From the top of the records below down to the line containing "before = set(bpy.data.objects)", reproduce every line exactly.
━━━━━━━━━━
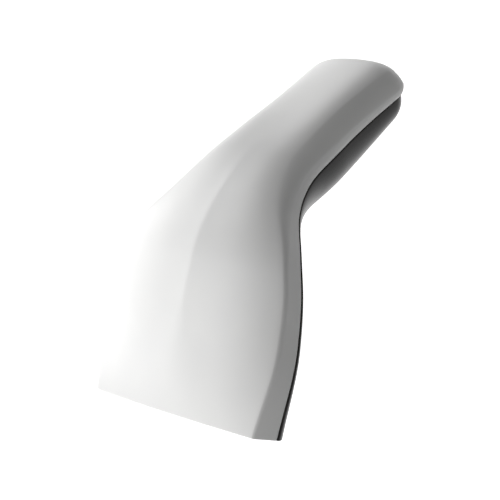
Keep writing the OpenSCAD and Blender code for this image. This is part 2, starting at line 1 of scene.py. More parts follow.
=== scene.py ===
"""Looks of a handheld contact barcode scanner: white upper casing, glossy black lower casing.

Lengths are in millimetres inside this script, and turn to metres where a mesh is made. Like the CAD
part, the casing is worked out along its centre line: s is the station, measured from the mouth
toward the grip's end, and each section has x across and z upward from the parting line.
"""
import json
import math

import bmesh
import bpy
import numpy as np
from mathutils import Matrix, Vector


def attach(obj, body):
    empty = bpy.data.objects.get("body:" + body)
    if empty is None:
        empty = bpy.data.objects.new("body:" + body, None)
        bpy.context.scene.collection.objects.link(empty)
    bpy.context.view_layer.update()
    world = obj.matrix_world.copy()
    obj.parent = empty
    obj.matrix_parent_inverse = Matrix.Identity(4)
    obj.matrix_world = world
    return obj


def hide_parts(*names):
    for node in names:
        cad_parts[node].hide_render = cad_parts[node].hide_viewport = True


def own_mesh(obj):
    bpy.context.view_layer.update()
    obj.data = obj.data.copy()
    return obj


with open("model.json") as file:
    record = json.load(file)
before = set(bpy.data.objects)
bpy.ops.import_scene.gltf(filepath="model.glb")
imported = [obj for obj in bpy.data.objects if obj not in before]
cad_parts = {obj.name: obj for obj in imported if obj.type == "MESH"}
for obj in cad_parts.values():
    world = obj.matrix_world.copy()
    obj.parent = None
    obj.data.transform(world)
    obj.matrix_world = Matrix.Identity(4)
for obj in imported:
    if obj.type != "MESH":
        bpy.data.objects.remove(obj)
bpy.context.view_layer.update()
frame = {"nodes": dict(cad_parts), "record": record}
MM = 0.001

# --- centre line and sections, the same as the CAD part's ---
# HEAD_LENGTH to CAP_LENGTH and CREASE_HALF to SIDE_DROP come from a least-squares fit in another program.
# They were rounded, and a few were changed a little.
HEAD_LENGTH = 45.5
BEND_RADIUS = 41.5
BEND_ANGLE = math.radians(51)
GRIP_LENGTH = 51.5
CAP_LENGTH = 10.5
CAP_POWER = 2.2
GRIP_START = HEAD_LENGTH + BEND_RADIUS * BEND_ANGLE
FULL_LENGTH = GRIP_START + GRIP_LENGTH
STATIONS = np.array([0, 27, 54, (HEAD_LENGTH + GRIP_START) / 2, GRIP_START + 13.5, FULL_LENGTH])
CREASE_HALF = [35.2, 38.6, 32.4, 25.3, 18.7, 19.2]
CREASE_RISE = [8.4, 7.1, 6.2, 5.7, 5.8, 6.2]
RIDGE_RISE = [10.6, 11.3, 10, 9, 10, 12]
EDGE_HALF = [37.1, 39, 32.7, 26.9, 19.3, 16.3]
BELLY_DEPTH = [12.8, 11.8, 11.6, 14, 15, 9.4]
RIDGE_LEAN = np.radians([4, 3, 3, 3, 1, 3])
CREASE_LEAN = np.radians([6, 14, 16, 20, 44, 50])
SIDE_DROP = [4.5, 1.1]
KEEL_FLAT = [13, 1.5]
WALL = 2
PARTING_GAP = 0.15


def turn_at(s):
    return np.clip((s - HEAD_LENGTH) / BEND_RADIUS, 0, BEND_ANGLE)


def centre(s):
    """[y, z] of the centre line at station s, in the head's own frame."""
    past = np.maximum(0, s - GRIP_START)
    turn = turn_at(s)
    return (np.minimum(s, HEAD_LENGTH) + BEND_RADIUS * np.sin(turn) + past * math.cos(BEND_ANGLE),
            -BEND_RADIUS * (1 - np.cos(turn)) - past * math.sin(BEND_ANGLE))


# The scan_face mount lies in the mouth's plane, this far under the centre line
FACE_BELOW = 7
face = next(m for m in frame["record"]["mounts"] if m["name"] == "scan_face")
PITCH = math.asin(-face["axis"][2])
MOUTH = np.array(face["pos_m"]) / MM + FACE_BELOW * np.array([0, -math.sin(PITCH), math.cos(PITCH)])


def on_table(points):
    """Points of the head's frame, turned to how the scanner lies on a table."""
    x, y, z = np.moveaxis(np.asarray(points, float), -1, 0)
    return np.stack([x, y * math.cos(PITCH) - z * math.sin(PITCH) + MOUTH[1],
                     y * math.sin(PITCH) + z * math.cos(PITCH) + MOUTH[2]], -1)


def at_station(s, x, z, along=0.0):
    """Points x across, z upward and `along` the centre line's direction at station s."""
    turn = turn_at(np.asarray(s, float))
    y0, z0 = centre(np.asarray(s, float))
    return on_table(np.stack(np.broadcast_arrays(
        x, y0 + z * np.sin(turn) + along * np.cos(turn),
        z0 + z * np.cos(turn) - along * np.sin(turn)), -1))


def value_at(values, s):
    """A smooth value between the stations."""
    v = np.asarray(values, float)
    gap = np.diff(STATIONS)
    chord = np.diff(v) / gap
    inner = (chord[:-1] * gap[1:] + chord[1:] * gap[:-1]) / (gap[:-1] + gap[1:])
    slope = np.concatenate([chord[:1], inner, chord[-1:]])
    i = np.clip(np.searchsorted(STATIONS, s, side="right") - 1, 0, len(gap) - 1)
    h = gap[i]
    t = (s - STATIONS[i]) / h
    return ((2 * t**3 - 3 * t**2 + 1) * v[i] + (t**3 - 2 * t**2 + t) * h * slope[i]
            + (3 * t**2 - 2 * t**3) * v[i + 1] + (t**3 - t**2) * h * slope[i + 1])


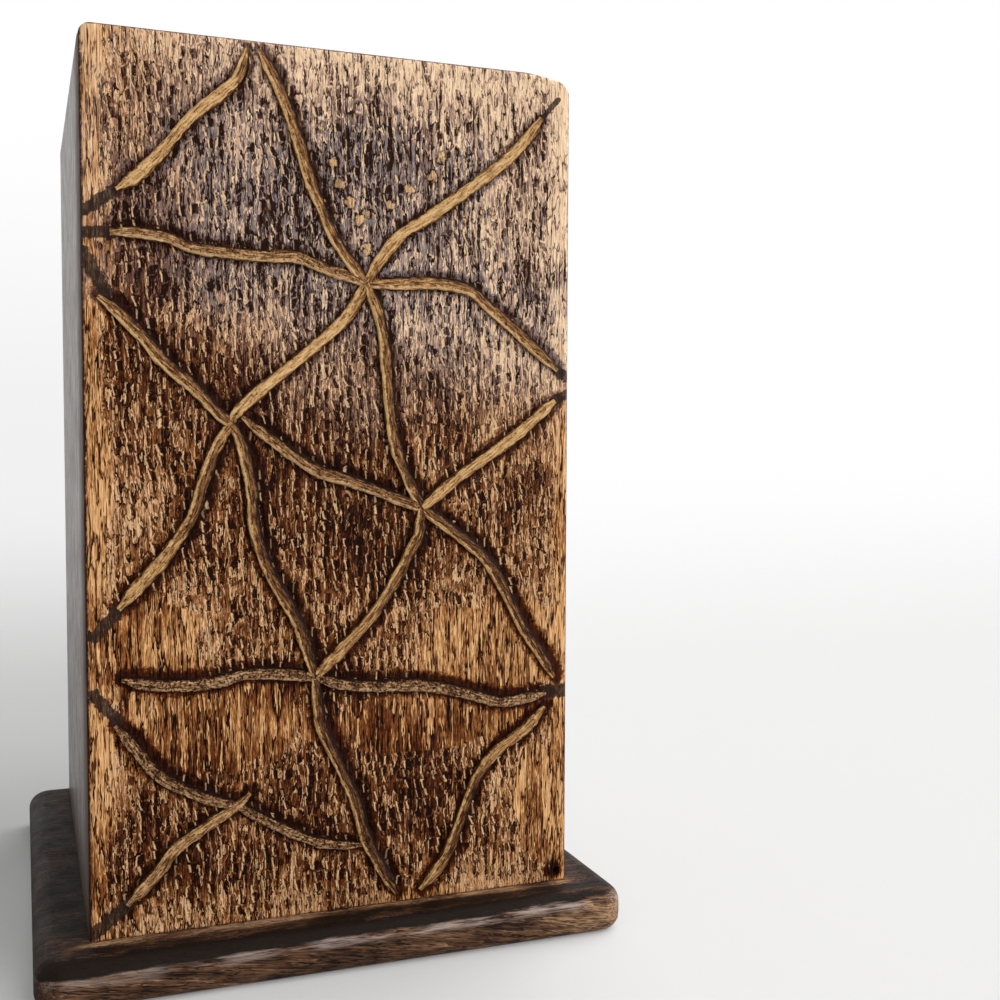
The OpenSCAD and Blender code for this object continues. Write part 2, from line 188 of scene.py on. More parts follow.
# inputs are given with their values: a number, a colour, or None and three numbers for a vector
def newGroup(name, inputs, outputs, outputKind="Float"):
    tree = bpy.data.node_groups.new(name, "ShaderNodeTree")
    for label, value in inputs.items():
        kind = "Float" if isinstance(value, float) else "Color" if value and len(value) == 4 else "Vector"
        socket = tree.interface.new_socket(name=label, in_out="INPUT", socket_type="NodeSocket" + kind)
        if value is not None:
            socket.default_value = value
    for label in outputs:
        tree.interface.new_socket(name=label, in_out="OUTPUT", socket_type="NodeSocket" + outputKind)
    given, result = tree.nodes.new("NodeGroupInput").outputs, tree.nodes.new("NodeGroupOutput").inputs
    return tree, given, lambda label, value: tree.links.new(value, result[label])


def useGroup(tree, group, **inputs):
    made = tree.nodes.new("ShaderNodeGroup")
    made.node_tree = group
    for key, value in inputs.items():
        join(tree, value, made.inputs[key])
    return made.outputs


def newMaterial(name):
    made = bpy.data.materials.new(name)
    made.use_nodes = True
    tree = made.node_tree
    tree.nodes.clear()
    return made, tree


def finishMaterial(tree, colour, roughness, normal, **plain):
    skin = addNode(tree, "ShaderNodeBsdfPrincipled", {"Base Color": colour, "Roughness": roughness,
                                                      "Normal": normal, **plain})
    addNode(tree, "ShaderNodeOutputMaterial", {"Surface": skin.outputs[0]})


def bump(tree, height, strength, distance):
    made = addNode(tree, "ShaderNodeBump", {"Height": height, "Strength": strength, "Distance": distance})
    return made.outputs[0]


def millimetres(tree):
    place = tree.nodes.new("ShaderNodeTexCoord")
    return scaled(tree, place.outputs["Object"], (1000, 1000, 1000))


# shared effects

# grain runs along the local Z of the vector it is given, in millimetres
def buildGrain():
    inputs = {"Vector": None, "Spacing": 5.0, "Sway": 30.0, "PoreShare": 0.4}
    tree, given, give = newGroup("woodGrain", inputs, ["Figure", "Streak", "Lines", "Pores"])
    sway = waver(tree, given["Vector"], (0.03, 0.03, 0.008))

    def swayed(amount):
        aside = addNode(tree, "ShaderNodeCombineXYZ", {"X": times(tree, sway, amount)})
        return vectorMaths(tree, "ADD", given["Vector"], aside.outputs[0])

    rings = addNode(tree, "ShaderNodeVectorMath", {0: scaled(tree, swayed(given["Sway"]), (1, 1, 0.05))},
                    operation="LENGTH").outputs["Value"]
    phase = maths(tree, "DIVIDE", rings, given["Spacing"])
    wave = maths(tree, "SINE", times(tree, phase, 2 * math.pi))
    give("Figure", timesPlus(tree, wave, 0.5, 0.5))
    fibre = swayed(7.0)
    broad = noise(tree, scaled(tree, fibre, (0.55, 0.55, 0.03)), 1.0, 3.0, 0.55)
    fine = noise(tree, scaled(tree, fibre, (2.6, 2.6, 0.10)), 1.0, 2.0, 0.5)
    give("Streak", plus(tree, times(tree, broad, 0.55), times(tree, fine, 0.45)))
    lines = noise(tree, scaled(tree, fibre, (1.35, 1.35, 0.075)), 1.0, 3.0, 0.62)
    give("Lines", stepped(tree, lines, 0.57, 0.66))
    pores = noise(tree, scaled(tree, fibre, (4.4, 4.4, 0.32)), 1.0, 1.0, 0.5)
    poreEdge = minus(tree, 0.82, times(tree, given["PoreShare"], 0.4))
    give("Pores", stepped(tree, pores, poreEdge, plus(tree, poreEdge, 0.06)))
    return tree


# how near a point is to an edge of a board, worn unevenly: 1 on the edge
def buildWear():
    inputs = {"Vector": None, "Centre": (0, 0, 0), "Half": (10, 10, 10), "Width": 2.0, "Unevenness": 0.6}
    tree, given, give = newGroup("edgeWear", inputs, ["Wear"])
    fromCentre = vectorMaths(tree, "SUBTRACT", given["Vector"], given["Centre"])
    fromCentre = vectorMaths(tree, "ABSOLUTE", fromCentre)
    sides = parted(tree, vectorMaths(tree, "SUBTRACT", given["Half"], fromCentre))
    least = maths(tree, "MINIMUM", sides[0], sides[1])
    most = maths(tree, "MAXIMUM", sides[0], sides[1])
    edgeGap = maths(tree, "MAXIMUM", least, maths(tree, "MINIMUM", most, sides[2]))
    shift = times(tree, waver(tree, given["Vector"], (0.22, 0.22, 0.22), 4.0, 0.6),
                  times(tree, given["Unevenness"], given["Width"]))
    reach = plus(tree, given["Width"], times(tree, shift, 3.0))
    reach = maths(tree, "MAXIMUM", reach, 0.05)
    nearEdge = minus(tree, 1.0, maths(tree, "DIVIDE", edgeGap, reach), clamp=True)
    give("Wear", stepped(tree, nearEdge, 0.0, 0.7))
    return tree


# colour of wood under a wiped stain: Bare shows where Depth is 0, Deep where it is 1
def buildStain():
    inputs = {"Bare": (0.45, 0.24, 0.09, 1), "Stain": (0.10, 0.04, 0.016, 1), "Deep": (0.02, 0.01, 0.006, 1),
              "Depth": 0.5}
    tree, given, give = newGroup("wipedStain", inputs, ["Colour"], "Color")
    firstCoat = blendColour(tree, stepped(tree, given["Depth"], 0.12, 0.56), given["Bare"], given["Stain"])
    give("Colour", blendColour(tree, stepped(tree, given["Depth"], 0.5, 0.95), firstCoat, given["Deep"]))
    return tree


# fine rubbing marks and dust specks, from 0 to 1
def buildScuffs():
    tree, given, give = newGroup("fineScuffs", {"Vector": None, "Size": 1.0}, ["Scuffs", "Specks"])
    place = addNode(tree, "ShaderNodeVectorMath", {0: given["Vector"], "Scale": given["Size"]},
                    operation="SCALE").outputs[0]
    give("Scuffs", stepped(tree, noise(tree, place, 0.09, 6.0, 0.7), 0.4, 0.68))
    give("Specks", stepped(tree, noise(tree, place, 1.7, 2.0, 0.5), 0.62, 0.74))
    return tree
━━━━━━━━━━
# [PROBLEM SOLUTION]
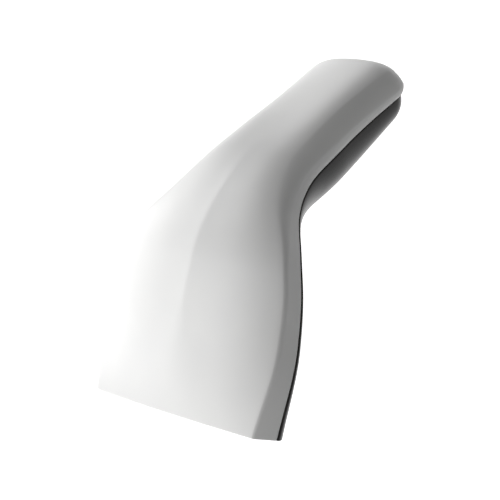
Keep writing the OpenSCAD and Blender code for this image. This is part 2, starting at line 1 of scene.py. More parts follow.
=== scene.py ===
"""Looks of a handheld contact barcode scanner: white upper casing, glossy black lower casing.

Lengths are in millimetres inside this script, and turn to metres where a mesh is made. Like the CAD
part, the casing is worked out along its centre line: s is the station, measured from the mouth
toward the grip's end, and each section has x across and z upward from the parting line.
"""
import json
import math

import bmesh
import bpy
import numpy as np
from mathutils import Matrix, Vector


def attach(obj, body):
    empty = bpy.data.objects.get("body:" + body)
    if empty is None:
        empty = bpy.data.objects.new("body:" + body, None)
        bpy.context.scene.collection.objects.link(empty)
    bpy.context.view_layer.update()
    world = obj.matrix_world.copy()
    obj.parent = empty
    obj.matrix_parent_inverse = Matrix.Identity(4)
    obj.matrix_world = world
    return obj


def hide_parts(*names):
    for node in names:
        cad_parts[node].hide_render = cad_parts[node].hide_viewport = True


def own_mesh(obj):
    bpy.context.view_layer.update()
    obj.data = obj.data.copy()
    return obj


with open("model.json") as file:
    record = json.load(file)
before = set(bpy.data.objects)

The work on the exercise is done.